With a toddler around, holidays are big in the Lakshmi household. “We take the staunch position that every holiday is worth celebrating to the fullest of our capabilities, and we are not prejudiced about that at all.” And there’s a lot to cover, starting with daily prayers and celebrating Hindu holidays like Diwali, the Hindu Festival of Lights in early November. Then there are the Jewish holidays with Krishna’s father’s side of the family. “And finally Christmas. We started getting a tree with Poppy,” Krishna’s name for Forstmann. It’s Krishna’s job to put the bronze angel on the top of the tree.
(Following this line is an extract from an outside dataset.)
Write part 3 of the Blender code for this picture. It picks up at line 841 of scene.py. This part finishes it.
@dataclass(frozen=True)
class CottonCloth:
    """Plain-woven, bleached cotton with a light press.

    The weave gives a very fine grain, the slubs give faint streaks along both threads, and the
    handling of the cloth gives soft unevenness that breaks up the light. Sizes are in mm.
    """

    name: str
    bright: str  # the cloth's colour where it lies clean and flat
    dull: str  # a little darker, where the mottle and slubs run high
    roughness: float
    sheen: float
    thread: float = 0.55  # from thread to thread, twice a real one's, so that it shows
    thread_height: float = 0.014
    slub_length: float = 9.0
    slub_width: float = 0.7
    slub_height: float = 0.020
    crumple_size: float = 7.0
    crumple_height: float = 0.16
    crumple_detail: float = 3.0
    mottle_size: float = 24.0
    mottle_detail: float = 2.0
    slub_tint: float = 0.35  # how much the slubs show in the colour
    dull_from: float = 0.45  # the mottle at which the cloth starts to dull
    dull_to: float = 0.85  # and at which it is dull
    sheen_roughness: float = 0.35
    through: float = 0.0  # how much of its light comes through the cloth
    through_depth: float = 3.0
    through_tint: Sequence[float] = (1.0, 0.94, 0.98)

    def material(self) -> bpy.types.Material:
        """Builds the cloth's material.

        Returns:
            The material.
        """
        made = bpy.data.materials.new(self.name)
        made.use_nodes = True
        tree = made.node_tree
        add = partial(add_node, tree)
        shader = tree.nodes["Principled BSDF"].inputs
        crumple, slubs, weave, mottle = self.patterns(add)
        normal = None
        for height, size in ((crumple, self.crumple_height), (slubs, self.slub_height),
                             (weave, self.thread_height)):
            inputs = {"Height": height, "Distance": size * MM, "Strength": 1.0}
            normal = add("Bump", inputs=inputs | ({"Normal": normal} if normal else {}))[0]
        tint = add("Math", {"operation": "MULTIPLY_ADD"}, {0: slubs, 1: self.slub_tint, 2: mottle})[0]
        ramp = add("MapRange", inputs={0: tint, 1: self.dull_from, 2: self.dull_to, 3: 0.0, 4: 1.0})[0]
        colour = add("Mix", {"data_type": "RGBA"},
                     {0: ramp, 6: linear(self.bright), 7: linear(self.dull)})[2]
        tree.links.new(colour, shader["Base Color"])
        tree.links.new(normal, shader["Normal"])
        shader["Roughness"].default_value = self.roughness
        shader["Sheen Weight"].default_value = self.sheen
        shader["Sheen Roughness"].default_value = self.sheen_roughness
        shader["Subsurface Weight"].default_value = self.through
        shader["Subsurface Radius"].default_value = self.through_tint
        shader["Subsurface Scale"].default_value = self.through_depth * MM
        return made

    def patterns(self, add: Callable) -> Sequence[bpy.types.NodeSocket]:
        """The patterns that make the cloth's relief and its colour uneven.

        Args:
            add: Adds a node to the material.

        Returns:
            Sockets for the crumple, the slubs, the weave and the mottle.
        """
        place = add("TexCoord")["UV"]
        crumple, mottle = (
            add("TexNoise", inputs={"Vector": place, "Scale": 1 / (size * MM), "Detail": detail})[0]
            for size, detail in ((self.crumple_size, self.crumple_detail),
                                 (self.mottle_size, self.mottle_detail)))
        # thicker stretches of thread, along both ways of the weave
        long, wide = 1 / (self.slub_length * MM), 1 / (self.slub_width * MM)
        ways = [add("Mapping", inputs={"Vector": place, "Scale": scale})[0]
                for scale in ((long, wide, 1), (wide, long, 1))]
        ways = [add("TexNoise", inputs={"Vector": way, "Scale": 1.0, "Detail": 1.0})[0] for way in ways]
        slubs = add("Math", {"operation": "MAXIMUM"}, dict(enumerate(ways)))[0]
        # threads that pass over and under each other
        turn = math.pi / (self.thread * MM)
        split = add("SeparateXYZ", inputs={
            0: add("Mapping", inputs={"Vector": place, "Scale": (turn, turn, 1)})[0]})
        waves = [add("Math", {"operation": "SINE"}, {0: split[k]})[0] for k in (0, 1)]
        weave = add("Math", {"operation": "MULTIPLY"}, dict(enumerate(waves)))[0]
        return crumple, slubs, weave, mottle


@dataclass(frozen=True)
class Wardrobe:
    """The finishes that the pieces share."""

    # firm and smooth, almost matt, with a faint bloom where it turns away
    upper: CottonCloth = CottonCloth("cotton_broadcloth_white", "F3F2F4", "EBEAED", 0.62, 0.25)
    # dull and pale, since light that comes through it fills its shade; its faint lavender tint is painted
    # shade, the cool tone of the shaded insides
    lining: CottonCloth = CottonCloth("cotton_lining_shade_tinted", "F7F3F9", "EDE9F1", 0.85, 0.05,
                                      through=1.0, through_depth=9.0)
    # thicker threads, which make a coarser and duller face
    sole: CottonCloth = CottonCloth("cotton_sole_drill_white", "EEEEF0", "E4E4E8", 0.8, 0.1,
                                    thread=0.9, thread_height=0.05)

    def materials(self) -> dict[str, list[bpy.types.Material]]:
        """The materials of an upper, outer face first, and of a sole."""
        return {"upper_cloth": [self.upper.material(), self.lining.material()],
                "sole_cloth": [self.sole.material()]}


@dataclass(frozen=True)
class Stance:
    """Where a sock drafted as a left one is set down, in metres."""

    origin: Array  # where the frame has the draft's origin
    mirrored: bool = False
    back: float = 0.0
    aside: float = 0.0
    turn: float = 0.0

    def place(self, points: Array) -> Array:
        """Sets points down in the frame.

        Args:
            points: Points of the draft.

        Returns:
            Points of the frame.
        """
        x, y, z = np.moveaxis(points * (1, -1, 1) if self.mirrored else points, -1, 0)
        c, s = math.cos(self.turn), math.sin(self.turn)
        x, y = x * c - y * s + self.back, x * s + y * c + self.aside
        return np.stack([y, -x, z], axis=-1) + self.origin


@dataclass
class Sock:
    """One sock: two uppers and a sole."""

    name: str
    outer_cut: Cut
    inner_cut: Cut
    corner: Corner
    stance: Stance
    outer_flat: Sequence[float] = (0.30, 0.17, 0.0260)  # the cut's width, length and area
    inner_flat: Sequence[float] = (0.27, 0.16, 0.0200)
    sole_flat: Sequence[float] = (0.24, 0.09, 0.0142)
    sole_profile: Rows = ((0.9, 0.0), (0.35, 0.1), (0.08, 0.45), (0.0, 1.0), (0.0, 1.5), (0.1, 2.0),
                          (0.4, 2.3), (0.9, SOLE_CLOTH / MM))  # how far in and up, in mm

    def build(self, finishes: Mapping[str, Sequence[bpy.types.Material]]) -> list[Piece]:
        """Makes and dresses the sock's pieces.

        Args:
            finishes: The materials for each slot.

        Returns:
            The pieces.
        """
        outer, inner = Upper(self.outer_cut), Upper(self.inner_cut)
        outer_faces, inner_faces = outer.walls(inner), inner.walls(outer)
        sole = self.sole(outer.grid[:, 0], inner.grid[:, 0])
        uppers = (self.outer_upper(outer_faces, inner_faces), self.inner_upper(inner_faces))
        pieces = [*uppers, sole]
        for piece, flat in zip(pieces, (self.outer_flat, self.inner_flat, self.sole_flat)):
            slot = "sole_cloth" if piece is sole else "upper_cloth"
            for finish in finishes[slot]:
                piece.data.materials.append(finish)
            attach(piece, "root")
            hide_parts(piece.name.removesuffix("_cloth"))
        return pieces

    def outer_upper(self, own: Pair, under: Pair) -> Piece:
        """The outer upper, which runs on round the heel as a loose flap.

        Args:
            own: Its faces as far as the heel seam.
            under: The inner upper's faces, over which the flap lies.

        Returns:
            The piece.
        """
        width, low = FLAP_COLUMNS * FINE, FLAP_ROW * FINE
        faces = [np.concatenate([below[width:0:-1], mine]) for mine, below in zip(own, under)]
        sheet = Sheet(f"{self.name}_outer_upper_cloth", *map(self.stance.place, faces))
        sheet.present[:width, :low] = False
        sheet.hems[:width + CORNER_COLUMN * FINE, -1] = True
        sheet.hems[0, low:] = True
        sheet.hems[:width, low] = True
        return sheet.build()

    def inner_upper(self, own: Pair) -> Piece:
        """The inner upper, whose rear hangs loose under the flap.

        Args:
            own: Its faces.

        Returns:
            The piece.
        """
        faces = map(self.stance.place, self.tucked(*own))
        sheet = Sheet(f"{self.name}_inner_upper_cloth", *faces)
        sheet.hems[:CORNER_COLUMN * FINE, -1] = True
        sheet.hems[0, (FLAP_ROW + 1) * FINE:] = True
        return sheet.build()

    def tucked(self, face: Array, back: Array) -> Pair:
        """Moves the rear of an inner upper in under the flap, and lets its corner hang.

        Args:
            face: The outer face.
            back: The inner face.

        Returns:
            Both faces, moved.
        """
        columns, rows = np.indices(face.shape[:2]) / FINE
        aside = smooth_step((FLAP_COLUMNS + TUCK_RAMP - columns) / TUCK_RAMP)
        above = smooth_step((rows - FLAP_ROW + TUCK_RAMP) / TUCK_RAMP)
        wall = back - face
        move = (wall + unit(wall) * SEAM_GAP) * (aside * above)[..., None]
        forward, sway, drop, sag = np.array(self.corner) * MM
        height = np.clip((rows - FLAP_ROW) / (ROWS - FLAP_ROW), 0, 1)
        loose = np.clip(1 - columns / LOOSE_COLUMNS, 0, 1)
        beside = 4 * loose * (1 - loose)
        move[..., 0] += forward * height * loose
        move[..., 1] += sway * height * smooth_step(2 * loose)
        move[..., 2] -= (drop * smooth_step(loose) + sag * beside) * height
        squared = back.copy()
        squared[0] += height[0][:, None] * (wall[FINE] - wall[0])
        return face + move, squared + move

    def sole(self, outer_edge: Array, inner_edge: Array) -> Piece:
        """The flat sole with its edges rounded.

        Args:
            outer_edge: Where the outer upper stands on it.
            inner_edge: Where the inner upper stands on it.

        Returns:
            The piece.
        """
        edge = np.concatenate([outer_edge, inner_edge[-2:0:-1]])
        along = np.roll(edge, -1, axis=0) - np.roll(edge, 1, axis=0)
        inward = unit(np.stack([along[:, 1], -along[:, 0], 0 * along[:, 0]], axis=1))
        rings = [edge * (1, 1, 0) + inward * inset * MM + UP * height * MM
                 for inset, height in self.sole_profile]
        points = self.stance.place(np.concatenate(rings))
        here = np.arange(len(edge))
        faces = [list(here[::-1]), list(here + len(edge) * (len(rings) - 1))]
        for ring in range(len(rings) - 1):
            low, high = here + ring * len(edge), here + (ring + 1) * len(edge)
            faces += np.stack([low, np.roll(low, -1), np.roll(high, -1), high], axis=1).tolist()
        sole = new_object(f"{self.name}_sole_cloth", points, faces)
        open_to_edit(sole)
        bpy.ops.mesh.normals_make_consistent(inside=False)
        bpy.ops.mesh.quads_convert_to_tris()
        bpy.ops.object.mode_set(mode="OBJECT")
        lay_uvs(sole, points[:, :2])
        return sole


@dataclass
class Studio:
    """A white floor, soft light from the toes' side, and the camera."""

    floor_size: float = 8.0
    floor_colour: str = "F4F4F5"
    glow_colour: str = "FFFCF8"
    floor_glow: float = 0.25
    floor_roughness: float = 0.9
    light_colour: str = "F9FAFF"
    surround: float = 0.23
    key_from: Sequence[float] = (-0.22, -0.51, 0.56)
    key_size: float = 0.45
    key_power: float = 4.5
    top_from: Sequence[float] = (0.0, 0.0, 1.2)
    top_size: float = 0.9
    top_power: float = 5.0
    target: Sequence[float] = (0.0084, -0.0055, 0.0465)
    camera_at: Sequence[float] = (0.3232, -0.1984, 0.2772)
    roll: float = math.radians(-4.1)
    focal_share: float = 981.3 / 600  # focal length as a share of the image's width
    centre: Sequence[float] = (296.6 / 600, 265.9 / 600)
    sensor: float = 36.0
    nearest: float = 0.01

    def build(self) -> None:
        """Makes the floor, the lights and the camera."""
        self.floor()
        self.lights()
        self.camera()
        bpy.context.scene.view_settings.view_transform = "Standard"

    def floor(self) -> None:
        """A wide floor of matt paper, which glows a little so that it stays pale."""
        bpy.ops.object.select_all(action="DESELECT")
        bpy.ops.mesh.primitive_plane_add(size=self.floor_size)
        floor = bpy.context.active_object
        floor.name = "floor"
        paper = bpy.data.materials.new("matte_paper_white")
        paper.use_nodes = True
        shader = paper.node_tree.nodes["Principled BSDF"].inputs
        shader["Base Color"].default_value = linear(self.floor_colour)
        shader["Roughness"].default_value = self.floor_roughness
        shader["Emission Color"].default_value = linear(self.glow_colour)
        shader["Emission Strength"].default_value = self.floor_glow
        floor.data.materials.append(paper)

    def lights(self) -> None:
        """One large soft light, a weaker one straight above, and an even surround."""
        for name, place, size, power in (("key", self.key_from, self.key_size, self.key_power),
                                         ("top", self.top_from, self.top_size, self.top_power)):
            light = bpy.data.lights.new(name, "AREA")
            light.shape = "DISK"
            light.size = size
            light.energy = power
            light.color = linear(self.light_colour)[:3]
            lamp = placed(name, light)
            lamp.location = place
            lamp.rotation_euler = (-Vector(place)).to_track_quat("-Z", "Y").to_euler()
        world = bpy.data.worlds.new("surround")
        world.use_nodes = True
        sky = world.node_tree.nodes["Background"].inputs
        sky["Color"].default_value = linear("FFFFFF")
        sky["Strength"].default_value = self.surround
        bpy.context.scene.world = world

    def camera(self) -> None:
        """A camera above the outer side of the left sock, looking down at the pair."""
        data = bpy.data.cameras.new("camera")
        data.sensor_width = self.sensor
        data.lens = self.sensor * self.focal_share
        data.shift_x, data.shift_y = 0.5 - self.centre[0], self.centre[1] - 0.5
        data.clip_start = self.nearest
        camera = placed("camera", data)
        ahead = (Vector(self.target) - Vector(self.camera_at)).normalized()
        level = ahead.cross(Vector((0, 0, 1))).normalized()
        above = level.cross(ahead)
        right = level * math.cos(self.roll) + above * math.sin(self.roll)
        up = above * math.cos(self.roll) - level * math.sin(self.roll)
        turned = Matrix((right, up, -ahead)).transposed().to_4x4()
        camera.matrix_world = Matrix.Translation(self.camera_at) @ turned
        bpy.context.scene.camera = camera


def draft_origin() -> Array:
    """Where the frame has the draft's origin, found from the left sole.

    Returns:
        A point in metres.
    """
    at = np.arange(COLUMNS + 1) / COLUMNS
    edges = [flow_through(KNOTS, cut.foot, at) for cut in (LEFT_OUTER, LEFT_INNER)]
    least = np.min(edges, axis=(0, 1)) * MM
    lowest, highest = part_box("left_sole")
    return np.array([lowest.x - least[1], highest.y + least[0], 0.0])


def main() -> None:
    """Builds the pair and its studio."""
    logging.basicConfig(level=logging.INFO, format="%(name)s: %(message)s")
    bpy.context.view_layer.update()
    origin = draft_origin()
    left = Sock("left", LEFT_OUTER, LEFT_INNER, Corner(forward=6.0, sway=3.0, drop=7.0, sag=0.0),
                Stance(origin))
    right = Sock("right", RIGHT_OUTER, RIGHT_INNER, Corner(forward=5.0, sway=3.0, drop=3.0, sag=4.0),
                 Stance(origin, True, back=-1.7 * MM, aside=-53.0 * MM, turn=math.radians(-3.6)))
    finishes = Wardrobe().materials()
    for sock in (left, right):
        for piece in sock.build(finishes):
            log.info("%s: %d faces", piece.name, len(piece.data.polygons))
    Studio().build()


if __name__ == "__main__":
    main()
Today, Lakshmi is waiting for her daughter to return from preschool for lunch. Lakshmi’s own favorites are comfort foods she ate as a child, like a tamarind soup and certain curries that are tied to her roots in Madras. But New York City is home, too, where her mother worked as a nurse at Sloan-Kettering. She spent much of her childhood on the Upper East Side and attended P.S. 158. “I grew up in Carl Schurz Park. I had my first kiss behind Gracie Mansion.” She has distinct culinary touchpoints that only a true New Yorker could have: sugarcane and tamarind from the shops in Spanish Harlem; exotic vegetables from Chinatown; lasagna night on Sundays at Elio’s.
At home, there’s no bacon ice cream or corn foam in sight. Just hot tea with milk. “I’m not doing carb-free,” she says. “And it’s just for one month. It’s a poem so I remember it: No meat, no wheat. No fried food or cheese. No alcohol, no sweets.” She freely admits that the hardest part will be skipping fried food. “I love salty, crispy things.”